◆ SUPPLIED MATERIAL
++++++++++

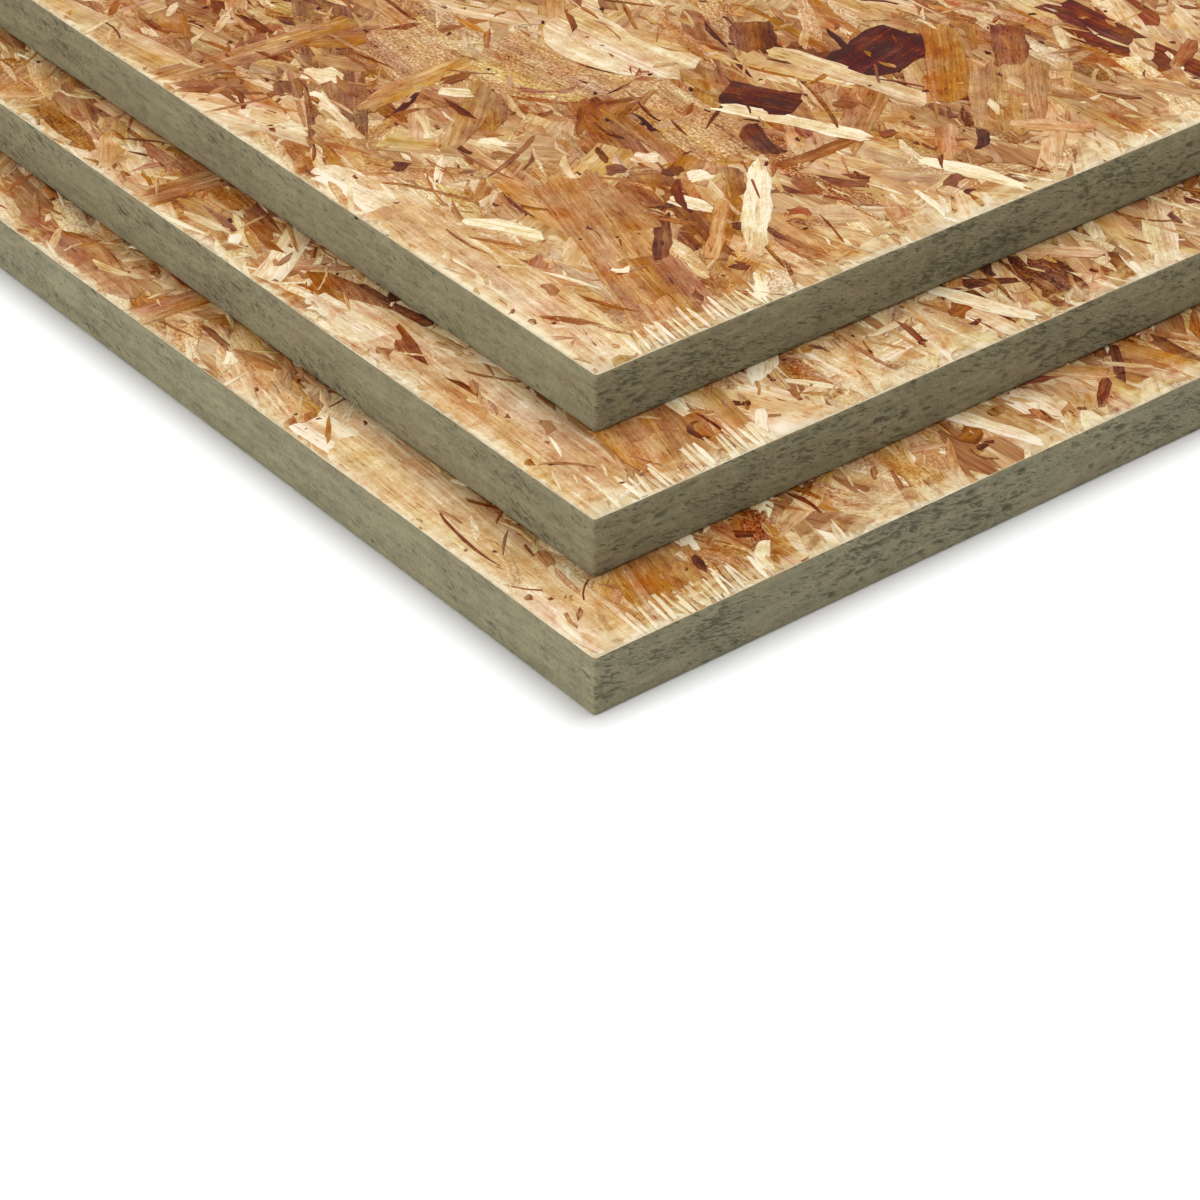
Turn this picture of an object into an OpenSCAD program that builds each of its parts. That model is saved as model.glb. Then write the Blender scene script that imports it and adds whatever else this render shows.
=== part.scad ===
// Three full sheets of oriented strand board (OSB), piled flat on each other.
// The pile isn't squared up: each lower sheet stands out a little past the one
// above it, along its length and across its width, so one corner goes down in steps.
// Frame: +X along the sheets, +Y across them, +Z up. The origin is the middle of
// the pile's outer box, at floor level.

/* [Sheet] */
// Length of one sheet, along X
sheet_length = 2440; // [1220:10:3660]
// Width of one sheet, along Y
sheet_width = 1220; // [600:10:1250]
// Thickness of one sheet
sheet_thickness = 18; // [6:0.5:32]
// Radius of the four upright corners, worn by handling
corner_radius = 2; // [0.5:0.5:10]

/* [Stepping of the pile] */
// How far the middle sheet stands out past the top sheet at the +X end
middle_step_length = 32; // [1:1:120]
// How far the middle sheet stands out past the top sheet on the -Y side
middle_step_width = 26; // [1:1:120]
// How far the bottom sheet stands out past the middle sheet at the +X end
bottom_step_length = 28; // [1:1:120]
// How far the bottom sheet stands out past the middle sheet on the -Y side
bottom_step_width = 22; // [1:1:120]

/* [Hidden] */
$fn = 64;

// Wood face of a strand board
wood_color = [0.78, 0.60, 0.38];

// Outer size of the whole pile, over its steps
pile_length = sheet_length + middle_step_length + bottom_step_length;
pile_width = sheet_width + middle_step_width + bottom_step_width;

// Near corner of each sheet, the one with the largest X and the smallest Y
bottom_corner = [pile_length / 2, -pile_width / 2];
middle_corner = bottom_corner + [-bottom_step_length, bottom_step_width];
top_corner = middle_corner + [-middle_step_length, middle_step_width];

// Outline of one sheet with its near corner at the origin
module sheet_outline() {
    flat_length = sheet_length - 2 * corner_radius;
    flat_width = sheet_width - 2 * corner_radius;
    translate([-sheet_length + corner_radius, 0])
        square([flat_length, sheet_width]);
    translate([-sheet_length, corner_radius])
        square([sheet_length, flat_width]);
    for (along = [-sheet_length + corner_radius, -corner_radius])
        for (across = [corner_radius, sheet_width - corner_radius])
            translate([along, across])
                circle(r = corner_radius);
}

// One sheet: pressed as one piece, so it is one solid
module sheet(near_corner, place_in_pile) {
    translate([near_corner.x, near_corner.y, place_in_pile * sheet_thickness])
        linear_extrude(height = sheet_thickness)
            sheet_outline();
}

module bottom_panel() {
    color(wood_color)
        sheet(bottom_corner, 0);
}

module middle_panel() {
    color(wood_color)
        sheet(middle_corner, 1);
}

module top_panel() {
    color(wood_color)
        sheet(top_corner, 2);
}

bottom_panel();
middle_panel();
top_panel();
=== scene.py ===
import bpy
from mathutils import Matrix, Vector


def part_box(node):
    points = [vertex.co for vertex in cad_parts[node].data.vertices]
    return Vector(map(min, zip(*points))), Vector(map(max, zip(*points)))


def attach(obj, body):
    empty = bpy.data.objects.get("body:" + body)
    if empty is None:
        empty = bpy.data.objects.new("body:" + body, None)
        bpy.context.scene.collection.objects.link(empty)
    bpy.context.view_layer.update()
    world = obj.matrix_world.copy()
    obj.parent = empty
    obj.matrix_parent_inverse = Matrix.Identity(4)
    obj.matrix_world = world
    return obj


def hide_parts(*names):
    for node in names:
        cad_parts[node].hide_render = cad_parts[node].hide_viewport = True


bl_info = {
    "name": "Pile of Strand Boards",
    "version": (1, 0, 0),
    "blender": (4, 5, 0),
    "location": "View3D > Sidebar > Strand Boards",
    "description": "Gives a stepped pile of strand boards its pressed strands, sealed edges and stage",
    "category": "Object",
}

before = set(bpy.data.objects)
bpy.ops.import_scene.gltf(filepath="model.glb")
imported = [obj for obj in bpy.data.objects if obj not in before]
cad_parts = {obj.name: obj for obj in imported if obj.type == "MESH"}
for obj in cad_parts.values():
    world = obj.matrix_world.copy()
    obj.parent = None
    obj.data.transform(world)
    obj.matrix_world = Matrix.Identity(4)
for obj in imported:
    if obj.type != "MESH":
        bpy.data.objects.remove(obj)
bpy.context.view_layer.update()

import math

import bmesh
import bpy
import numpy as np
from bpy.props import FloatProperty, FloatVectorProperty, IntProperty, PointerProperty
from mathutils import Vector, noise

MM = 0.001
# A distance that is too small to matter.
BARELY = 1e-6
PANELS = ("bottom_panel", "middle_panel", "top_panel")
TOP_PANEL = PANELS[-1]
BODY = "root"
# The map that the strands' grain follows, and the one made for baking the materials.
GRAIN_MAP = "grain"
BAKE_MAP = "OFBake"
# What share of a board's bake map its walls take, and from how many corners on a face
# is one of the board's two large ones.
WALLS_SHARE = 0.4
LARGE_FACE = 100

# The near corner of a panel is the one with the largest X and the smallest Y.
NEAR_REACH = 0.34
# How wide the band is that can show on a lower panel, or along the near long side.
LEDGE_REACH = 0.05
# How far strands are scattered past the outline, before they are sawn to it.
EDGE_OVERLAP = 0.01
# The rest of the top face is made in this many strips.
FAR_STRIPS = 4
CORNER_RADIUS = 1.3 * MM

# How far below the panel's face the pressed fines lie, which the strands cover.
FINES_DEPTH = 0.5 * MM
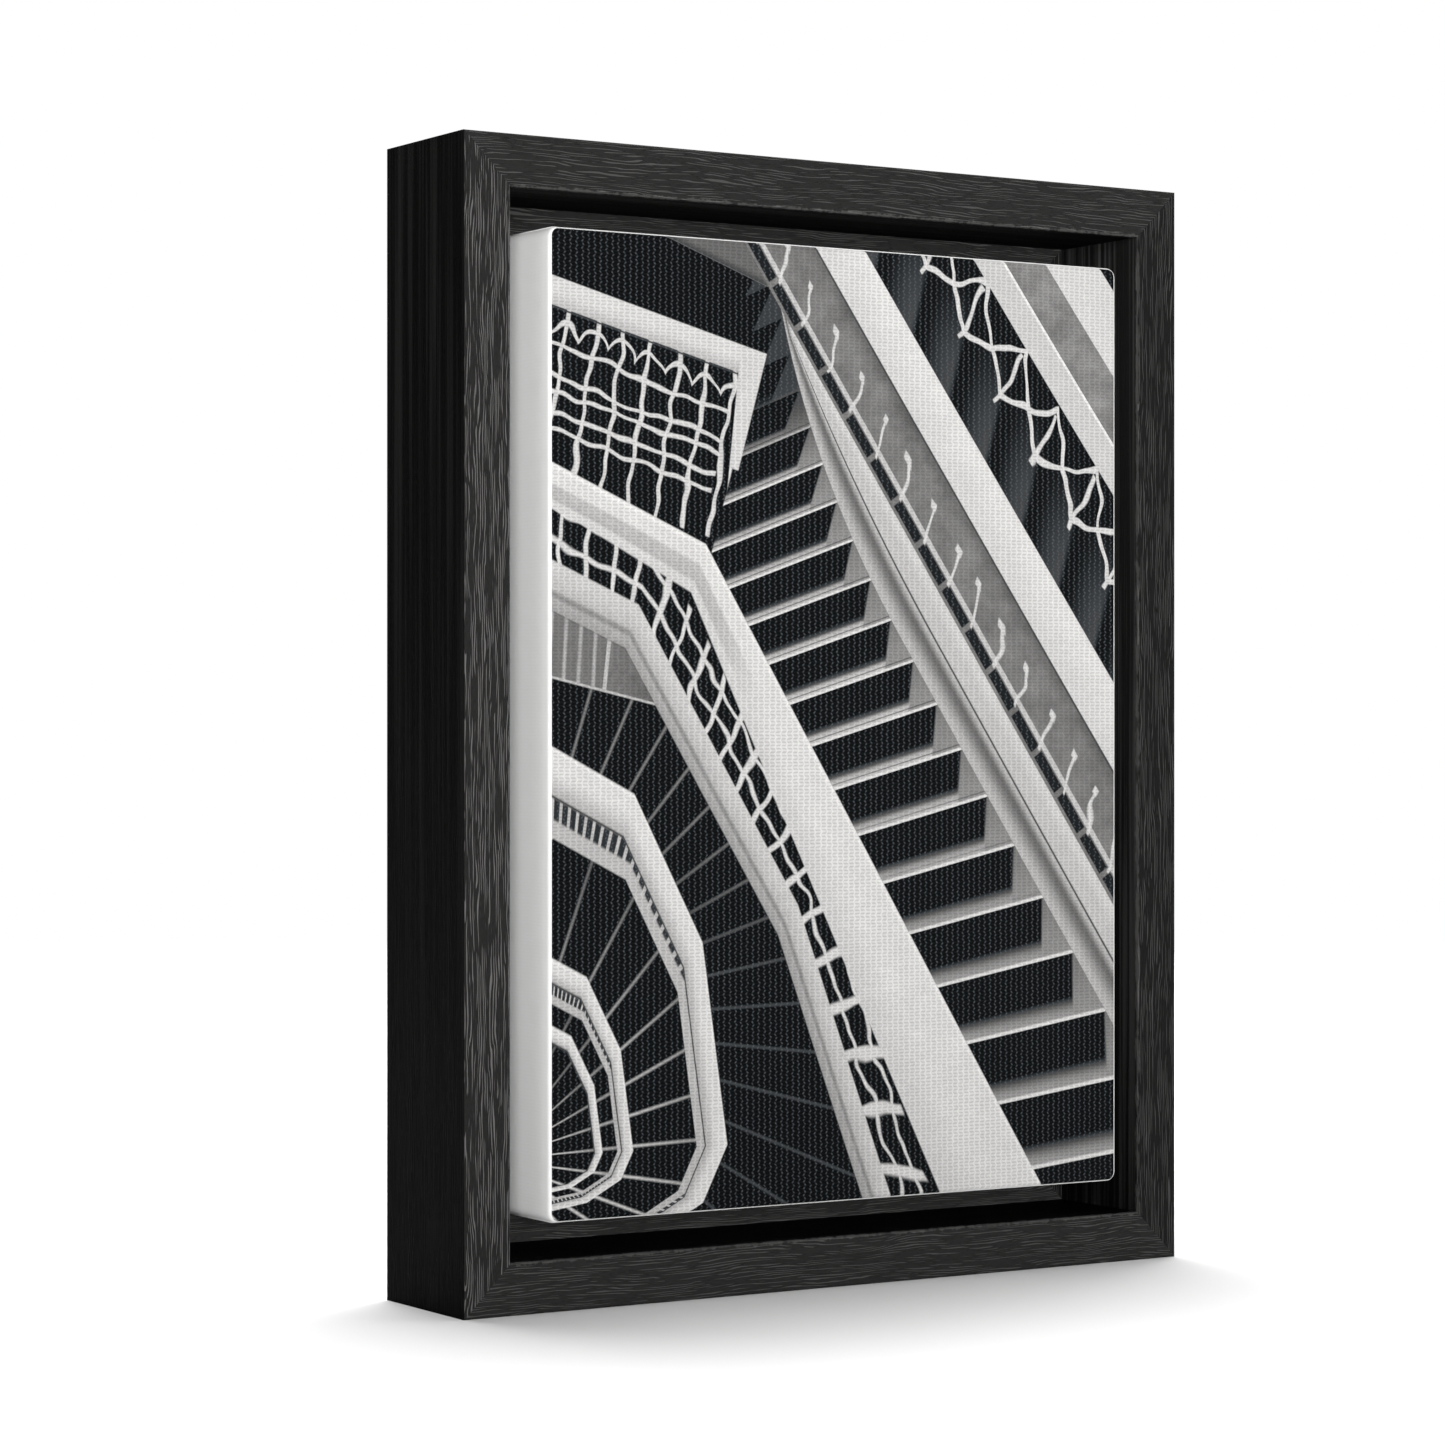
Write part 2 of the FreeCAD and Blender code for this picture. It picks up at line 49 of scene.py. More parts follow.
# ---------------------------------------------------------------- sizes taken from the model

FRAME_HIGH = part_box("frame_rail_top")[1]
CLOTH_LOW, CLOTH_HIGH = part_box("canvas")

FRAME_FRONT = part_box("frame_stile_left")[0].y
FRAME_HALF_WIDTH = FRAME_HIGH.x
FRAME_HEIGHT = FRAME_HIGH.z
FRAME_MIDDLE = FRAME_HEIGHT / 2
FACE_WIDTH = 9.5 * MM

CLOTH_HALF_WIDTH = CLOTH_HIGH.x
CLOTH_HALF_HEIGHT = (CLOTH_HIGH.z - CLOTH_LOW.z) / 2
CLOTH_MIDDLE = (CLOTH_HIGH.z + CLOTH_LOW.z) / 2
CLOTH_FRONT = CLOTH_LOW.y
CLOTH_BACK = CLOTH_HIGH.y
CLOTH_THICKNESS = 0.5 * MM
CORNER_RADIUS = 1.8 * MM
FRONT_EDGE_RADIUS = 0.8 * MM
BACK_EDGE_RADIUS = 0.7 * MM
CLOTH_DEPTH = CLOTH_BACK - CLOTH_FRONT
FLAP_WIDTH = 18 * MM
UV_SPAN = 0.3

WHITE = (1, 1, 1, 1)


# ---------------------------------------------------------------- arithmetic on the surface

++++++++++

Quote each line of the data above exactly as written.

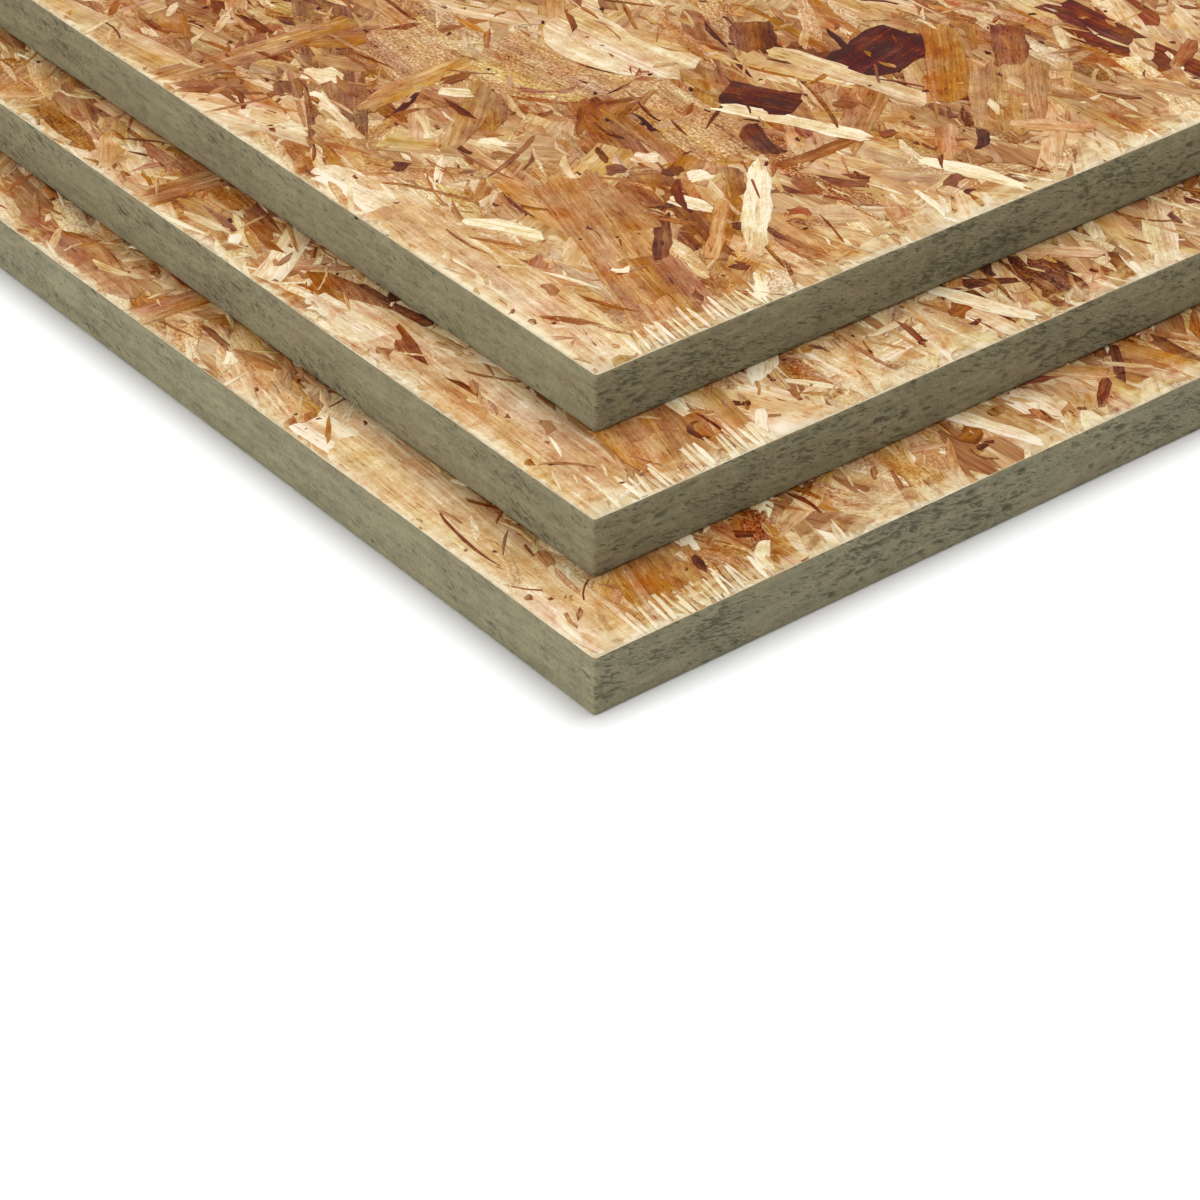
Turn this picture of an object into an OpenSCAD program that builds each of its parts. That model is saved as model.glb. Then write the Blender scene script that imports it and adds whatever else this render shows.
=== part.scad ===
// Three full sheets of oriented strand board (OSB), piled flat on each other.
// The pile isn't squared up: each lower sheet stands out a little past the one
// above it, along its length and across its width, so one corner goes down in steps.
// Frame: +X along the sheets, +Y across them, +Z up. The origin is the middle of
// the pile's outer box, at floor level.

/* [Sheet] */
// Length of one sheet, along X
sheet_length = 2440; // [1220:10:3660]
// Width of one sheet, along Y
sheet_width = 1220; // [600:10:1250]
// Thickness of one sheet
sheet_thickness = 18; // [6:0.5:32]
// Radius of the four upright corners, worn by handling
corner_radius = 2; // [0.5:0.5:10]

/* [Stepping of the pile] */
// How far the middle sheet stands out past the top sheet at the +X end
middle_step_length = 32; // [1:1:120]
// How far the middle sheet stands out past the top sheet on the -Y side
middle_step_width = 26; // [1:1:120]
// How far the bottom sheet stands out past the middle sheet at the +X end
bottom_step_length = 28; // [1:1:120]
// How far the bottom sheet stands out past the middle sheet on the -Y side
bottom_step_width = 22; // [1:1:120]

/* [Hidden] */
$fn = 64;

// Wood face of a strand board
wood_color = [0.78, 0.60, 0.38];

// Outer size of the whole pile, over its steps
pile_length = sheet_length + middle_step_length + bottom_step_length;
pile_width = sheet_width + middle_step_width + bottom_step_width;

// Near corner of each sheet, the one with the largest X and the smallest Y
bottom_corner = [pile_length / 2, -pile_width / 2];
middle_corner = bottom_corner + [-bottom_step_length, bottom_step_width];
top_corner = middle_corner + [-middle_step_length, middle_step_width];

// Outline of one sheet with its near corner at the origin
module sheet_outline() {
    flat_length = sheet_length - 2 * corner_radius;
    flat_width = sheet_width - 2 * corner_radius;
    translate([-sheet_length + corner_radius, 0])
        square([flat_length, sheet_width]);
    translate([-sheet_length, corner_radius])
        square([sheet_length, flat_width]);
    for (along = [-sheet_length + corner_radius, -corner_radius])
        for (across = [corner_radius, sheet_width - corner_radius])
            translate([along, across])
                circle(r = corner_radius);
}

// One sheet: pressed as one piece, so it is one solid
module sheet(near_corner, place_in_pile) {
    translate([near_corner.x, near_corner.y, place_in_pile * sheet_thickness])
        linear_extrude(height = sheet_thickness)
            sheet_outline();
}

module bottom_panel() {
    color(wood_color)
        sheet(bottom_corner, 0);
}

module middle_panel() {
    color(wood_color)
        sheet(middle_corner, 1);
}

module top_panel() {
    color(wood_color)
        sheet(top_corner, 2);
}

bottom_panel();
middle_panel();
top_panel();
=== scene.py ===
import bpy
from mathutils import Matrix, Vector


def part_box(node):
    points = [vertex.co for vertex in cad_parts[node].data.vertices]
    return Vector(map(min, zip(*points))), Vector(map(max, zip(*points)))


def attach(obj, body):
    empty = bpy.data.objects.get("body:" + body)
    if empty is None:
        empty = bpy.data.objects.new("body:" + body, None)
        bpy.context.scene.collection.objects.link(empty)
    bpy.context.view_layer.update()
    world = obj.matrix_world.copy()
    obj.parent = empty
    obj.matrix_parent_inverse = Matrix.Identity(4)
    obj.matrix_world = world
    return obj


def hide_parts(*names):
    for node in names:
        cad_parts[node].hide_render = cad_parts[node].hide_viewport = True


bl_info = {
    "name": "Pile of Strand Boards",
    "version": (1, 0, 0),
    "blender": (4, 5, 0),
    "location": "View3D > Sidebar > Strand Boards",
    "description": "Gives a stepped pile of strand boards its pressed strands, sealed edges and stage",
    "category": "Object",
}

before = set(bpy.data.objects)
bpy.ops.import_scene.gltf(filepath="model.glb")
imported = [obj for obj in bpy.data.objects if obj not in before]
cad_parts = {obj.name: obj for obj in imported if obj.type == "MESH"}
for obj in cad_parts.values():
    world = obj.matrix_world.copy()
    obj.parent = None
    obj.data.transform(world)
    obj.matrix_world = Matrix.Identity(4)
for obj in imported:
    if obj.type != "MESH":
        bpy.data.objects.remove(obj)
bpy.context.view_layer.update()

import math

import bmesh
import bpy
import numpy as np
from bpy.props import FloatProperty, FloatVectorProperty, IntProperty, PointerProperty
from mathutils import Vector, noise

MM = 0.001
# A distance that is too small to matter.
BARELY = 1e-6
PANELS = ("bottom_panel", "middle_panel", "top_panel")
TOP_PANEL = PANELS[-1]
BODY = "root"
# The map that the strands' grain follows, and the one made for baking the materials.
GRAIN_MAP = "grain"
BAKE_MAP = "OFBake"
# What share of a board's bake map its walls take, and from how many corners on a face
# is one of the board's two large ones.
WALLS_SHARE = 0.4
LARGE_FACE = 100

# The near corner of a panel is the one with the largest X and the smallest Y.
NEAR_REACH = 0.34
# How wide the band is that can show on a lower panel, or along the near long side.
LEDGE_REACH = 0.05
# How far strands are scattered past the outline, before they are sawn to it.
EDGE_OVERLAP = 0.01
# The rest of the top face is made in this many strips.
FAR_STRIPS = 4
CORNER_RADIUS = 1.3 * MM

# How far below the panel's face the pressed fines lie, which the strands cover.
FINES_DEPTH = 0.5 * MM
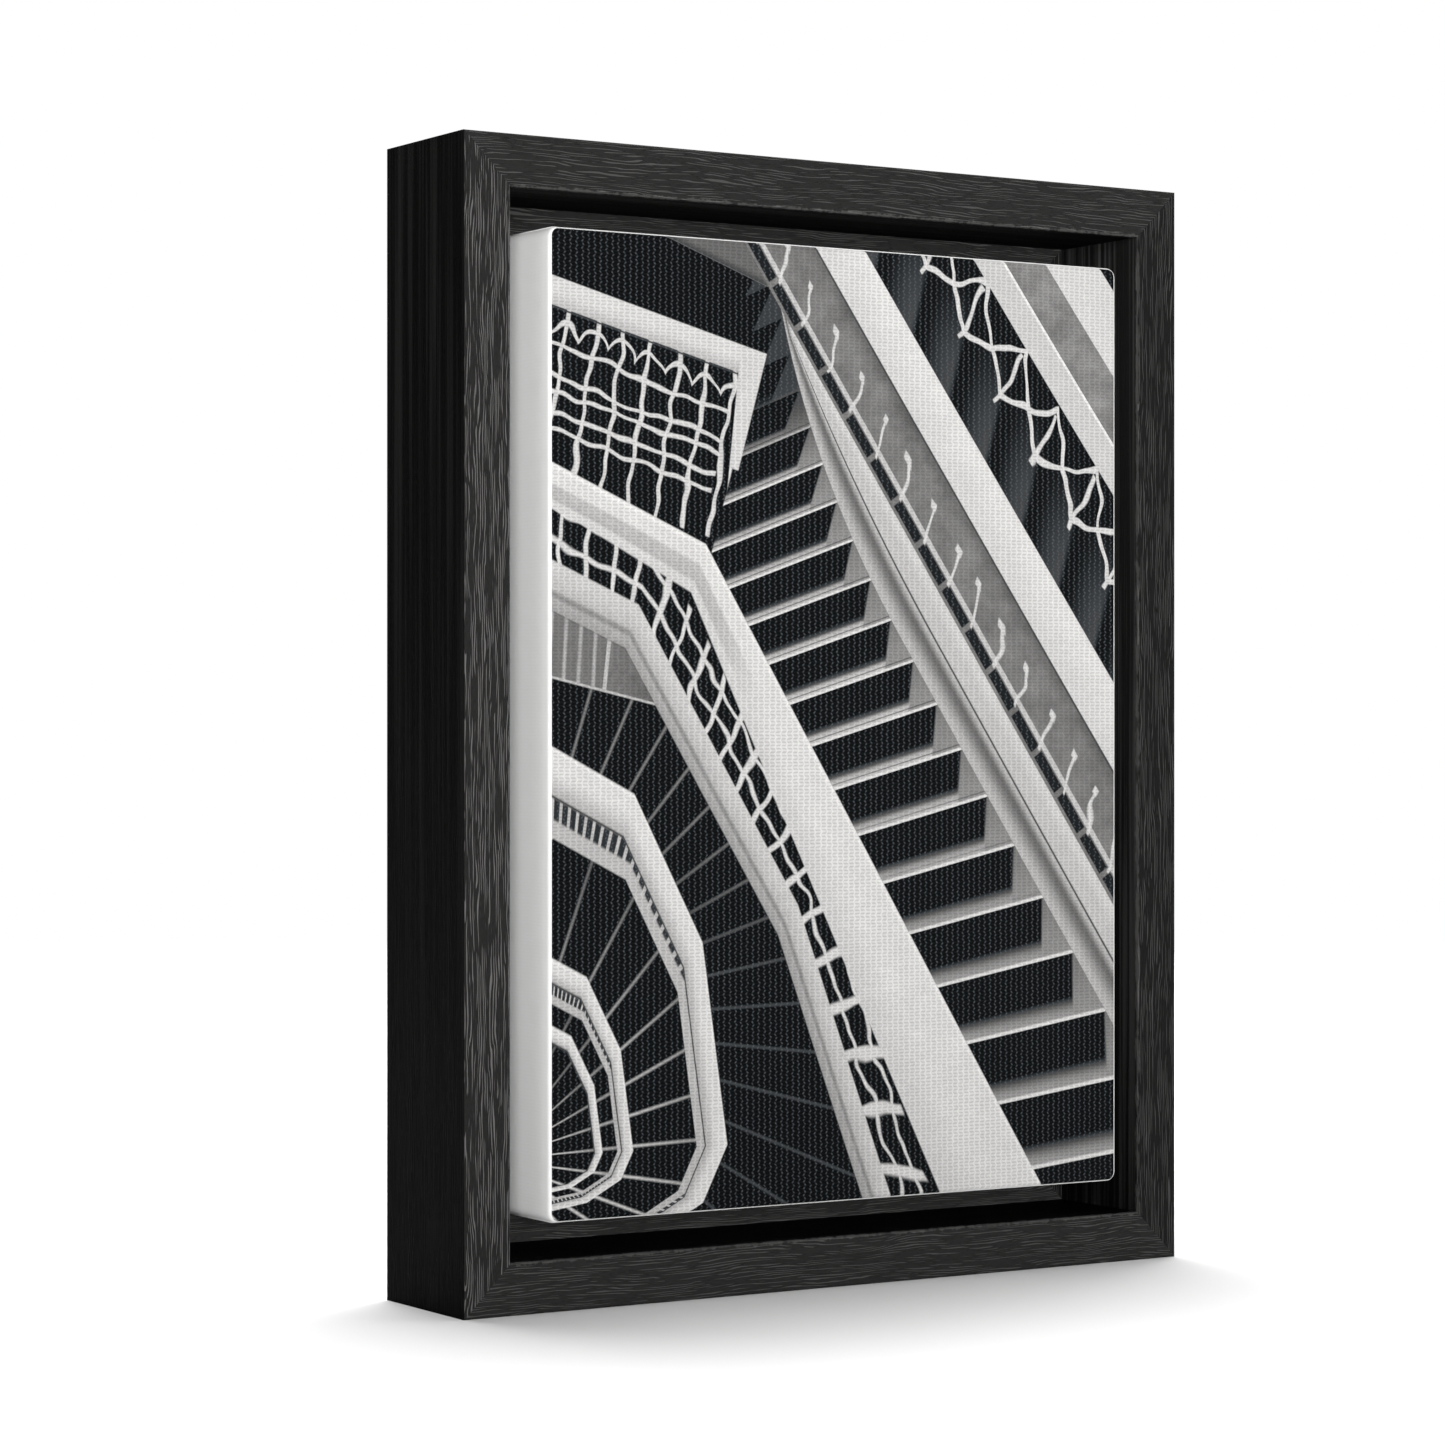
Write part 2 of the FreeCAD and Blender code for this picture. It picks up at line 49 of scene.py. More parts follow.
# ---------------------------------------------------------------- sizes taken from the model

FRAME_HIGH = part_box("frame_rail_top")[1]
CLOTH_LOW, CLOTH_HIGH = part_box("canvas")

FRAME_FRONT = part_box("frame_stile_left")[0].y
FRAME_HALF_WIDTH = FRAME_HIGH.x
FRAME_HEIGHT = FRAME_HIGH.z
FRAME_MIDDLE = FRAME_HEIGHT / 2
FACE_WIDTH = 9.5 * MM

CLOTH_HALF_WIDTH = CLOTH_HIGH.x
CLOTH_HALF_HEIGHT = (CLOTH_HIGH.z - CLOTH_LOW.z) / 2
CLOTH_MIDDLE = (CLOTH_HIGH.z + CLOTH_LOW.z) / 2
CLOTH_FRONT = CLOTH_LOW.y
CLOTH_BACK = CLOTH_HIGH.y
CLOTH_THICKNESS = 0.5 * MM
CORNER_RADIUS = 1.8 * MM
FRONT_EDGE_RADIUS = 0.8 * MM
BACK_EDGE_RADIUS = 0.7 * MM
CLOTH_DEPTH = CLOTH_BACK - CLOTH_FRONT
FLAP_WIDTH = 18 * MM
UV_SPAN = 0.3

WHITE = (1, 1, 1, 1)


# ---------------------------------------------------------------- arithmetic on the surface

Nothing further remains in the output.